Source excerpt:
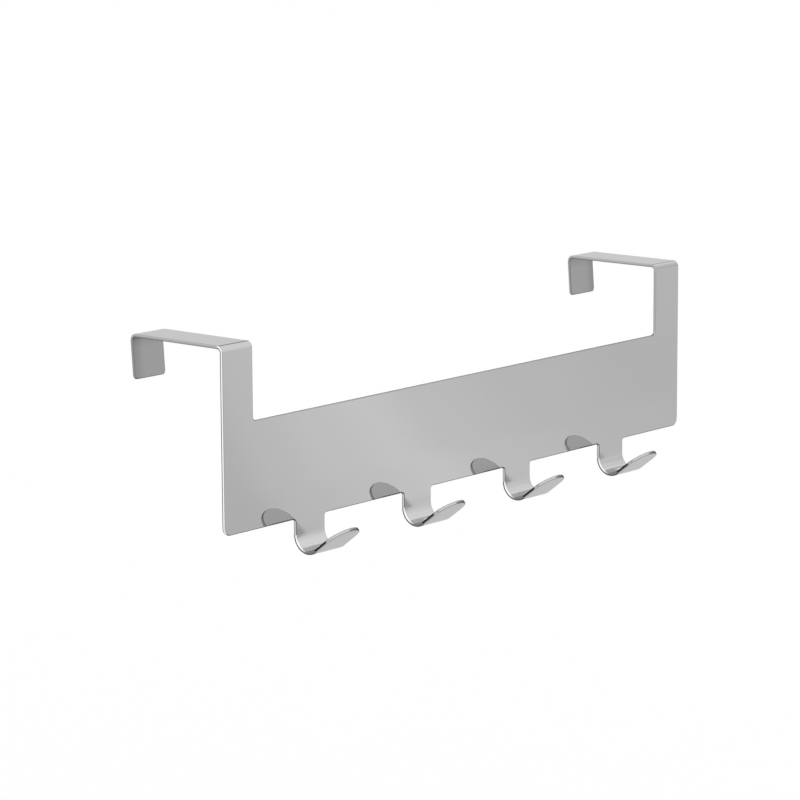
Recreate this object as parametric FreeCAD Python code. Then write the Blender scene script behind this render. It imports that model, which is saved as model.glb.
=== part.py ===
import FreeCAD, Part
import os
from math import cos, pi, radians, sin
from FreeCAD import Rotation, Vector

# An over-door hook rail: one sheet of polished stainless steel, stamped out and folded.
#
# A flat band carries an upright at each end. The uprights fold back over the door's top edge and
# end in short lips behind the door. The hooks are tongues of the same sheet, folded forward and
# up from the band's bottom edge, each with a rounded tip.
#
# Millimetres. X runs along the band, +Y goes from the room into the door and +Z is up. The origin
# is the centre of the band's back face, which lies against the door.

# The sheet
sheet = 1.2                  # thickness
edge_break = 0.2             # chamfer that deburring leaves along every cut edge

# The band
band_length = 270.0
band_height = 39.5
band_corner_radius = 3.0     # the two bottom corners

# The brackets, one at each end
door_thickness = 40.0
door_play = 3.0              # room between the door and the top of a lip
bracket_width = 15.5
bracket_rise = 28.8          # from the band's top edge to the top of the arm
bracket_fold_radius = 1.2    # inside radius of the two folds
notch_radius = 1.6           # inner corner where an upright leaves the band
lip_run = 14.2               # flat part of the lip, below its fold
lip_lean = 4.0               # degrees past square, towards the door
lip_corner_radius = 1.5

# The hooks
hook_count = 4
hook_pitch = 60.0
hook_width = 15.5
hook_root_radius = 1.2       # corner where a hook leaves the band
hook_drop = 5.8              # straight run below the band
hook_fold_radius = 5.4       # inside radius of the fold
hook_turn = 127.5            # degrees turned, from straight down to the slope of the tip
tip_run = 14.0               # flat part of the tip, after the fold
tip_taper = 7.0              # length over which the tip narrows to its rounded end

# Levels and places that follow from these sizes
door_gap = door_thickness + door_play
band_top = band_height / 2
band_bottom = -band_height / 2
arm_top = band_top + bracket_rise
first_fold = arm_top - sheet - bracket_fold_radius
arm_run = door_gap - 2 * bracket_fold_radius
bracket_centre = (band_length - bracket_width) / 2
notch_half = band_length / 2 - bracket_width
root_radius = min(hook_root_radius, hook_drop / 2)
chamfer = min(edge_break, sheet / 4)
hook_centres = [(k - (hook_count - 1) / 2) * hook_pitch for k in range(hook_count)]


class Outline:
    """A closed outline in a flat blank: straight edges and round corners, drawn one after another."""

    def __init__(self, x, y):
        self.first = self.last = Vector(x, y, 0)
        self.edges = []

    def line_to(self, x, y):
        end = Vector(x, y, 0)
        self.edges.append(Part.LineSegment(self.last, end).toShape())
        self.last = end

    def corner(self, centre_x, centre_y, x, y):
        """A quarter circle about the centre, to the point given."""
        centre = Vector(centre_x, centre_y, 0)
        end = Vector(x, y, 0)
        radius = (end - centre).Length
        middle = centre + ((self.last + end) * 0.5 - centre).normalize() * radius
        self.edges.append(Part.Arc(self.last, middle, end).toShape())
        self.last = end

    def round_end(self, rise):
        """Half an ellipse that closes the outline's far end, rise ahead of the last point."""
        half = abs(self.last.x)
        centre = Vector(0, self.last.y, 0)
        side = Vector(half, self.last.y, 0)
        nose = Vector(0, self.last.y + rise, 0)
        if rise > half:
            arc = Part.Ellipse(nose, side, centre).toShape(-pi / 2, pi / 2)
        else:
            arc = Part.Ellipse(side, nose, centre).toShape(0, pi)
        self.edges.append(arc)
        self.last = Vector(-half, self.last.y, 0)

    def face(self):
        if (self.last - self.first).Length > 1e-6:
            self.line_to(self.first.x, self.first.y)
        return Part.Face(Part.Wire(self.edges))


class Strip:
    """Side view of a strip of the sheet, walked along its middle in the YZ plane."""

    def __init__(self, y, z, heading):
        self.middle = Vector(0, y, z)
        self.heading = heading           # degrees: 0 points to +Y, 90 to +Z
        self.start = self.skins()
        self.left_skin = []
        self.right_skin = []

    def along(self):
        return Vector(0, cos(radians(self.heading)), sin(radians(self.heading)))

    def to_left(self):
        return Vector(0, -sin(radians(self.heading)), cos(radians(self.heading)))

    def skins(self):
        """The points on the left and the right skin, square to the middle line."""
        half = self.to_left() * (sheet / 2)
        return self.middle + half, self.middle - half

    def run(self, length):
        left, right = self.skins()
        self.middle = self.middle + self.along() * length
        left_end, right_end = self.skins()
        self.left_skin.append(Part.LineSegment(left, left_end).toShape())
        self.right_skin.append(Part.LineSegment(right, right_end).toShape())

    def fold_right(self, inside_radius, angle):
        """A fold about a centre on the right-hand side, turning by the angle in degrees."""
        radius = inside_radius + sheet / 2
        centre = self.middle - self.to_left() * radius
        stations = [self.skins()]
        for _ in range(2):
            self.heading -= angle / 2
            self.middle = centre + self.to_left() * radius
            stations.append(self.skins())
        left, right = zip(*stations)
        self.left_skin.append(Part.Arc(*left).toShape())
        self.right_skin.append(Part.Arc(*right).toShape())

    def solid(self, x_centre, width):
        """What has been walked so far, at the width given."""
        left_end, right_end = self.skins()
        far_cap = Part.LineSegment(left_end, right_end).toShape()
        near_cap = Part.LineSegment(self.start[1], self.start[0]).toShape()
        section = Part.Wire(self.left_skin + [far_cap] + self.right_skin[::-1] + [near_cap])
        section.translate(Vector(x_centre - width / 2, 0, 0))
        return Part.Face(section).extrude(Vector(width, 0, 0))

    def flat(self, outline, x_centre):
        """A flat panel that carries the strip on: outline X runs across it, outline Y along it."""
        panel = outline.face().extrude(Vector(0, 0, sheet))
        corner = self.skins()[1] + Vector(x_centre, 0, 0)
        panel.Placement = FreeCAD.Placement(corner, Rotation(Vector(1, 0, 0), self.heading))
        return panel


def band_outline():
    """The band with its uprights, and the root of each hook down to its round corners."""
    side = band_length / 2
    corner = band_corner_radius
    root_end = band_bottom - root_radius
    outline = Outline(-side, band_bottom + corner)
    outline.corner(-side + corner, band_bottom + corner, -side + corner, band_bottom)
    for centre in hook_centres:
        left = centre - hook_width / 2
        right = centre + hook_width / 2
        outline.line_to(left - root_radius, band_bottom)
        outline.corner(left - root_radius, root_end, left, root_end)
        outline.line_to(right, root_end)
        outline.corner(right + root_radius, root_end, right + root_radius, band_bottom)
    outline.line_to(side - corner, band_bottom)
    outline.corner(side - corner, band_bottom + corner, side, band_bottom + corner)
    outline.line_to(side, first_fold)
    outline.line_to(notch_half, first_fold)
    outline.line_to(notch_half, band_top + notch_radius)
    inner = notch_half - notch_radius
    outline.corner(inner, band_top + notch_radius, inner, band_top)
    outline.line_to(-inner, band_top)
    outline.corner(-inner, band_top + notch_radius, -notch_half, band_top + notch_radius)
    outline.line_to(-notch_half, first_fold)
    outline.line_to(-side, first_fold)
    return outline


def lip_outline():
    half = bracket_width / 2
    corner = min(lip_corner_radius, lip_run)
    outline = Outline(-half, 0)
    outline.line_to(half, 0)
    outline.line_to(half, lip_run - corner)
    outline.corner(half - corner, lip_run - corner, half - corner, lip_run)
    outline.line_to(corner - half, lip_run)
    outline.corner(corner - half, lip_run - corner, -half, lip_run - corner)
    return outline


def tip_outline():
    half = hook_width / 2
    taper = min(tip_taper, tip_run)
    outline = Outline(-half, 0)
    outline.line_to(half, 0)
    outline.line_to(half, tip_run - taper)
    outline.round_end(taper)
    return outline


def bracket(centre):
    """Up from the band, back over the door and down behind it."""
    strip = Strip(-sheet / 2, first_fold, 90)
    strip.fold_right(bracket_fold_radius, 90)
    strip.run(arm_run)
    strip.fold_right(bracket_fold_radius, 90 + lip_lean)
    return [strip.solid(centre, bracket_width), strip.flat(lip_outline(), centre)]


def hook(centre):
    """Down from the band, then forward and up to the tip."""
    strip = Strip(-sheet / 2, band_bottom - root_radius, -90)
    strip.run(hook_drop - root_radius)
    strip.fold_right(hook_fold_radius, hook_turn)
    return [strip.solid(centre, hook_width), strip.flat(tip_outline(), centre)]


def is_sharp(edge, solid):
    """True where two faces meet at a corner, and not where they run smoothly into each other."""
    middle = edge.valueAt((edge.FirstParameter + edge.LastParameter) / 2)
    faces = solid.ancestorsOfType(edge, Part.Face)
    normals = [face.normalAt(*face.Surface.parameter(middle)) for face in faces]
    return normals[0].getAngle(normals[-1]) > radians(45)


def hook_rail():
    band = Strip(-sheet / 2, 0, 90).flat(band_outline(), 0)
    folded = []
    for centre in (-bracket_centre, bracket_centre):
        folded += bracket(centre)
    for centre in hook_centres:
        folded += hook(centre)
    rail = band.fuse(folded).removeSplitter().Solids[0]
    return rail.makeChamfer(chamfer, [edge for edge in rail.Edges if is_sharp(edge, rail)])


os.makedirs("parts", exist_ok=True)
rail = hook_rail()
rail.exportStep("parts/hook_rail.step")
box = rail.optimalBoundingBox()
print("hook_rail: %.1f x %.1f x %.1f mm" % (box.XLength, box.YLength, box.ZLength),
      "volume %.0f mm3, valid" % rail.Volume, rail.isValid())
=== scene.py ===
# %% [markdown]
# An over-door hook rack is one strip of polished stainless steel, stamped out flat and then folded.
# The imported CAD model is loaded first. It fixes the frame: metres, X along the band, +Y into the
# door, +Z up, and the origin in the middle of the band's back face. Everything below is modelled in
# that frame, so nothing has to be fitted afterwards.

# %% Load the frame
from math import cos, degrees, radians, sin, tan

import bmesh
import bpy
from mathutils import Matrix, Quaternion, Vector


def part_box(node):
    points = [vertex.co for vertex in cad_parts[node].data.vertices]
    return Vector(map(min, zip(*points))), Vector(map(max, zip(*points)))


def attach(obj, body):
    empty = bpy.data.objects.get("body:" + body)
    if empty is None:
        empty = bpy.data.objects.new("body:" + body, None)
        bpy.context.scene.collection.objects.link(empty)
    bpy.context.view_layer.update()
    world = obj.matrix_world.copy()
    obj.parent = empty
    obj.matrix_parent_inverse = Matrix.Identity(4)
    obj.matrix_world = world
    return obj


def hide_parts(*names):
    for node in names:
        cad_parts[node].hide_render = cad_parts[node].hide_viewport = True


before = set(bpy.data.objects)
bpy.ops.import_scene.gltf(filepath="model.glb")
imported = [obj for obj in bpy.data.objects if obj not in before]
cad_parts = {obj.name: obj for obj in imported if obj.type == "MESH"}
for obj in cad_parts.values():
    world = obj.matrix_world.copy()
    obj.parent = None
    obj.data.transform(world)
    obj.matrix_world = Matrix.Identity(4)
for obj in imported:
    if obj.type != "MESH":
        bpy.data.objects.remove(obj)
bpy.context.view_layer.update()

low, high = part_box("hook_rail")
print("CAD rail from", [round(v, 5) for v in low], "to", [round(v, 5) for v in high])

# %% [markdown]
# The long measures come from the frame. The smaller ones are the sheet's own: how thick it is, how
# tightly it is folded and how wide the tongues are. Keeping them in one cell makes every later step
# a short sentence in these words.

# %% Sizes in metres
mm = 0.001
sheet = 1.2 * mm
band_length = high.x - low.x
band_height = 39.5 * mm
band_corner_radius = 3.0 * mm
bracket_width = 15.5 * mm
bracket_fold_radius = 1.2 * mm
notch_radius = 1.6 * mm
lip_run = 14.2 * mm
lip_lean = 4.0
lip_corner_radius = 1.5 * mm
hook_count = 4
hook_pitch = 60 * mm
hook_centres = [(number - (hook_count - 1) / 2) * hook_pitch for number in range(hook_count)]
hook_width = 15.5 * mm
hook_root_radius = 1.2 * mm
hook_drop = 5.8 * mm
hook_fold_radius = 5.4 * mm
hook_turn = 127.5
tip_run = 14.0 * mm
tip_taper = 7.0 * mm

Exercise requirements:
Repeat exactly the lines from the one containing "faces = solid.ancestorsOfType(edge, Part.Face)" through the one containing "obj.matrix_parent_inverse = Matrix.Identity(4)", both included, and nothing else.

Reply:
    faces = solid.ancestorsOfType(edge, Part.Face)
    normals = [face.normalAt(*face.Surface.parameter(middle)) for face in faces]
    return normals[0].getAngle(normals[-1]) > radians(45)


def hook_rail():
    band = Strip(-sheet / 2, 0, 90).flat(band_outline(), 0)
    folded = []
    for centre in (-bracket_centre, bracket_centre):
        folded += bracket(centre)
    for centre in hook_centres:
        folded += hook(centre)
    rail = band.fuse(folded).removeSplitter().Solids[0]
    return rail.makeChamfer(chamfer, [edge for edge in rail.Edges if is_sharp(edge, rail)])


os.makedirs("parts", exist_ok=True)
rail = hook_rail()
rail.exportStep("parts/hook_rail.step")
box = rail.optimalBoundingBox()
print("hook_rail: %.1f x %.1f x %.1f mm" % (box.XLength, box.YLength, box.ZLength),
      "volume %.0f mm3, valid" % rail.Volume, rail.isValid())
=== scene.py ===
# %% [markdown]
# An over-door hook rack is one strip of polished stainless steel, stamped out flat and then folded.
# The imported CAD model is loaded first. It fixes the frame: metres, X along the band, +Y into the
# door, +Z up, and the origin in the middle of the band's back face. Everything below is modelled in
# that frame, so nothing has to be fitted afterwards.

# %% Load the frame
from math import cos, degrees, radians, sin, tan

import bmesh
import bpy
from mathutils import Matrix, Quaternion, Vector


def part_box(node):
    points = [vertex.co for vertex in cad_parts[node].data.vertices]
    return Vector(map(min, zip(*points))), Vector(map(max, zip(*points)))


def attach(obj, body):
    empty = bpy.data.objects.get("body:" + body)
    if empty is None:
        empty = bpy.data.objects.new("body:" + body, None)
        bpy.context.scene.collection.objects.link(empty)
    bpy.context.view_layer.update()
    world = obj.matrix_world.copy()
    obj.parent = empty
    obj.matrix_parent_inverse = Matrix.Identity(4)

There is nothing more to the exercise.